Yes let me never from you depart..


Tuesday, January 21, 2014

Just another post

I don't have anything to write today.. there's a lot in my mind but I lack the strength to put it down in words..
This can be a very negative post.. so stop reading if you are in a good mood..

Why does it happen that anything and everything I do turns out to be incorrect..
I don't really know what destiny has in hold for me.. sometimes I don't really know if destiny/God/good-bad etc exist in this world.. If they do, then why do I have to live a life like this.. I know there are people who have worse lives.. and I do understand that.. but to each his own! Why should I be satisfied with a mediocre life when I don't want to.. when I take efforts to rise above.. I have already tasted the fruits of hard work.. but now what ever I do, as minute as it can be turns out to be bad.. Why does my life have to revolve about people's take on me?
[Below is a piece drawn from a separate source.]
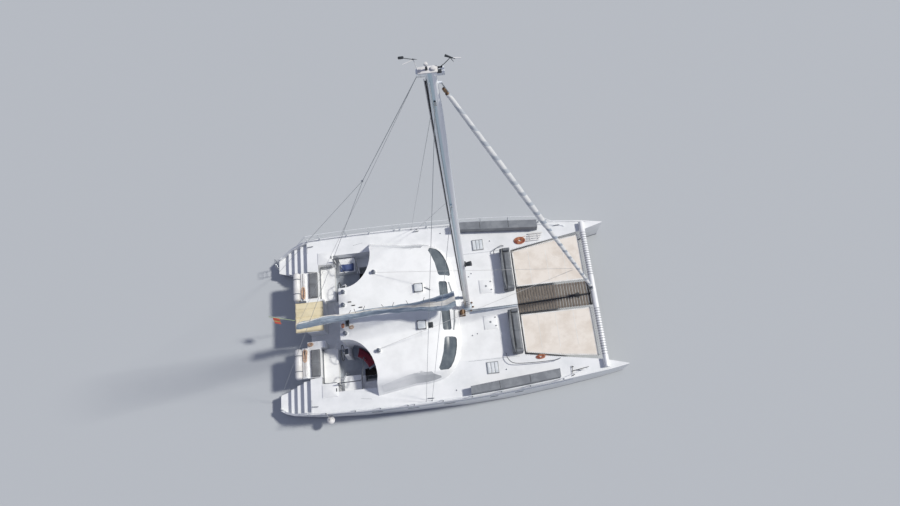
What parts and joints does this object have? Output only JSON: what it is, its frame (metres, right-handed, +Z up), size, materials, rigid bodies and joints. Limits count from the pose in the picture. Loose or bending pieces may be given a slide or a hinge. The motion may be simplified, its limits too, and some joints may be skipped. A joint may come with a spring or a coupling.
{
  "type": "sailing catamaran",
  "caption": "Large open-deck sailing catamaran with a crowned cabin, forward trampolines, stowed mainsail on its boom and a furled headsail, floating at its waterline.",
  "frame": {"origin": "on the centreline amidships, at the waterline", "axes": "+X towards the bows, +Y to port, +Z up"},
  "size_m": [16.536, 9.1455, 22.07],
  "materials": {
    "gelcoat": "polished gelcoat",
    "moulded_white": "moulded non-slip gelcoat",
    "white_plastic": "smooth moulded plastic",
    "smoked_glass": "smoked acrylic",
    "steel": "polished stainless steel",
    "alloy": "satin white paint over aluminium",
    "black_alloy": "black anodised",
    "bronze": "cast bronze",
    "grey_mesh": "open mesh outdoor fabric",
    "net_cloth": "tight woven netting",
    "slats": "weathered slats",
    "cream_vinyl": "cream vinyl",
    "sail_cover": "coated acrylic cloth",
    "sail_cloth": "woven sailcloth",
    "navy_cloth": "navy acrylic cloth",
    "red_cloth": "dark red acrylic cloth"
  },
  "bodies": {
    "root": {"hull_port": "gelcoat", "hull_starboard": "gelcoat", "bridge_deck": "gelcoat", "coachroof": "gelcoat", "windscreen": "smoked_glass", "helm_bench_port": "white_plastic", "helm_bench_starboard": "white_plastic", "helm_pedestal_port": "white_plastic", "helm_pedestal_starboard": "white_plastic", "raft_canister_port": "white_plastic", "raft_canister_starboard": "white_plastic", "fender": "white_plastic", "guard_rail_port": "steel", "guard_rail_starboard": "steel", "cap_shroud_port": "steel", "cap_shroud_starboard": "steel", "lower_shroud_port": "steel", "lower_shroud_starboard": "steel", "backstay_leg_port": "steel", "backstay_leg_starboard": "steel", "backstay": "steel", "flagstaff": "steel", "aft_pad_port": "grey_mesh", "aft_pad_starboard": "grey_mesh", "foredeck_sofa_port": "grey_mesh", "foredeck_sofa_starboard": "grey_mesh", "side_bench_port": "grey_mesh", "side_bench_starboard": "grey_mesh", "aft_sunpad": "cream_vinyl", "cockpit_cushion_port": "navy_cloth", "cockpit_cushion_starboard": "red_cloth", "crossbeam": "alloy", "mast": "alloy", "trampoline_port": "net_cloth", "trampoline_starboard": "net_cloth", "catwalk": "slats", "headsail": "sail_cloth", "forestay": "black_alloy", "windlass": "black_alloy", "anchor": "black_alloy"},
    "boom": {"boom": "alloy", "sail_bag": "sail_cover"},
    "cabin_door": {"cabin_door": "smoked_glass"},
    "swim_ladder": {"swim_ladder": "steel"},
    "rudder_port": {"rudder_port": "gelcoat"},
    "rudder_starboard": {"rudder_starboard": "gelcoat"},
    "helm_wheel_port": {"helm_wheel_port": "steel"},
    "helm_wheel_starboard": {"helm_wheel_starboard": "steel"},
    "propeller_port": {"propeller_port": "bronze"},
    "propeller_starboard": {"propeller_starboard": "bronze"},
    "deck_hatch_port": {"deck_hatch_port": "smoked_glass"},
    "deck_hatch_starboard": {"deck_hatch_starboard": "smoked_glass"},
    "engine_hatch_port": {"engine_hatch_port": "moulded_white"},
    "engine_hatch_starboard": {"engine_hatch_starboard": "moulded_white"},
    "locker_lid_port": {"locker_lid_port": "moulded_white"},
    "locker_lid_starboard": {"locker_lid_starboard": "moulded_white"},
    "roof_hatch_port": {"roof_hatch_port": "smoked_glass"},
    "roof_hatch_starboard": {"roof_hatch_starboard": "smoked_glass"}
  },
  "joints": [
    {"name": "boom_swing", "type": "hinge", "parent": "root", "child": "boom", "pos_m": [0.88, 0, 3.42], "axis": [0, 0, 1], "range_deg": [-62, 53]},
    {"name": "rudder_port_turn", "type": "hinge", "parent": "root", "child": "rudder_port", "pos_m": [-7.25, 3.56, -0.9], "axis": [0, 0, 1], "range_deg": [-35, 35]},
    {"name": "rudder_starboard_turn", "type": "hinge", "parent": "root", "child": "rudder_starboard", "pos_m": [-7.25, -3.56, -0.9], "axis": [0, 0, 1], "range_deg": [-35, 35]},
    {"name": "helm_wheel_port_turn", "type": "hinge", "parent": "root", "child": "helm_wheel_port", "pos_m": [-4.985, 1.56, 1.64], "axis": [1, 0, 0], "range_deg": [-430, 430]},
    {"name": "helm_wheel_starboard_turn", "type": "hinge", "parent": "root", "child": "helm_wheel_starboard", "pos_m": [-4.985, -1.56, 1.64], "axis": [1, 0, 0], "range_deg": [-430, 430]},
    {"name": "propeller_port_spin", "type": "hinge", "parent": "root", "child": "propeller_port", "pos_m": [-5.3, 3.56, -1.15], "axis": [1, 0, 0], "continuous": true},
    {"name": "propeller_starboard_spin", "type": "hinge", "parent": "root", "child": "propeller_starboard", "pos_m": [-5.3, -3.56, -1.15], "axis": [1, 0, 0], "continuous": true},
    {"name": "deck_hatch_port_lift", "type": "hinge", "parent": "root", "child": "deck_hatch_port", "pos_m": [1.72, 3.055, 1.765], "axis": [0, -1, 0], "range_deg": [0, 85]},
    {"name": "engine_hatch_port_lift", "type": "hinge", "parent": "root", "child": "engine_hatch_port", "pos_m": [-6, 3.2825, 1.75], "axis": [0, -1, 0], "range_deg": [0, 85]},
    {"name": "locker_lid_port_lift", "type": "hinge", "parent": "root", "child": "locker_lid_port", "pos_m": [1.84, 0.895, 1.755], "axis": [0, -1, 0], "range_deg": [0, 85]},
    {"name": "roof_hatch_port_lift", "type": "hinge", "parent": "root", "child": "roof_hatch_port", "pos_m": [-1.27, 0.9, 2.775], "axis": [0, -1, 0], "range_deg": [0, 70]},
    {"name": "deck_hatch_starboard_lift", "type": "hinge", "parent": "root", "child": "deck_hatch_starboard", "pos_m": [1.72, -3.055, 1.765], "axis": [0, -1, 0], "range_deg": [0, 85]},
    {"name": "engine_hatch_starboard_lift", "type": "hinge", "parent": "root", "child": "engine_hatch_starboard", "pos_m": [-6, -3.2825, 1.75], "axis": [0, -1, 0], "range_deg": [0, 85]},
    {"name": "locker_lid_starboard_lift", "type": "hinge", "parent": "root", "child": "locker_lid_starboard", "pos_m": [1.84, -0.895, 1.755], "axis": [0, -1, 0], "range_deg": [0, 85]},
    {"name": "roof_hatch_starboard_lift", "type": "hinge", "parent": "root", "child": "roof_hatch_starboard", "pos_m": [-1.27, -0.9, 2.775], "axis": [0, -1, 0], "range_deg": [0, 70]},
    {"name": "cabin_door_slide", "type": "slide", "parent": "root", "child": "cabin_door", "axis": [0, 1, 0], "range_m": [0, 0.78]},
    {"name": "swim_ladder_fold", "type": "hinge", "parent": "root", "child": "swim_ladder", "pos_m": [-8.27, 3.49, 0.675], "axis": [0, -1, 0], "range_deg": [0, 180]}
  ],
  "couplings": [
    {"joint": "rudder_starboard_turn", "follows": "rudder_port_turn", "ratio": 1},
    {"joint": "helm_wheel_port_turn", "follows": "rudder_port_turn", "ratio": 12},
    {"joint": "helm_wheel_starboard_turn", "follows": "rudder_port_turn", "ratio": 12}
  ]
}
Why cannot I just be what I am and be accepted like that.. and if I cannot be accepted like this what do I do?
How can I live with the fact that I am hated? What do I do if I am over sensitive to things around me.. What do I do if I cannot control my tears.. and mind you they are not crocodile tears.. You need emotions to cry.. Just because you lack them or are too rock strong doesn't mean I have to be likewise.. Why should I be? Whatever I do or say is either orthodox or invaluable or incorrect or not-matching-the-society or a-blot-on-your-happening-world which you try to make me a part of.. If I am all this and worse, why did you make me a part of your life? Why make me feel like I am a good-for-nothing? Why.. I cannot live like this.. I do not choose this.. You talk about me having irrelevant expectations, and what are you doing? Is it relevant? You know I am not good at winning in words when it comes to talking with you, so you take advantage.. You know that I have no other place to go {Thank our Indian society for that!!}, so you keep on hurting me.. You know I am strong, so you think I am good with anything... I am not! I am sensitive.. It pains when I see a lone kitten or pup on the road.. I cry when I see anybody cry.. It pains when I see an accident.. I feel tragic when anyone dies.. And you knew I was like this.. Can you imagine the pain I go through when you ignore/hurt me? Can you imagine how good our life can be if you leave your ego aside? I will be strong.. anyways I don't have any other option..

Monday, January 20, 2014

Dolls!!

I have always loved dolls and soft toys...
I am surprised how I din't write about them yet...
Be it Archies, Crossword or any other mall or online shopping site, I'd always be window shopping for dolls and soft toys.. The kid in me still wants to buy them each time I see them..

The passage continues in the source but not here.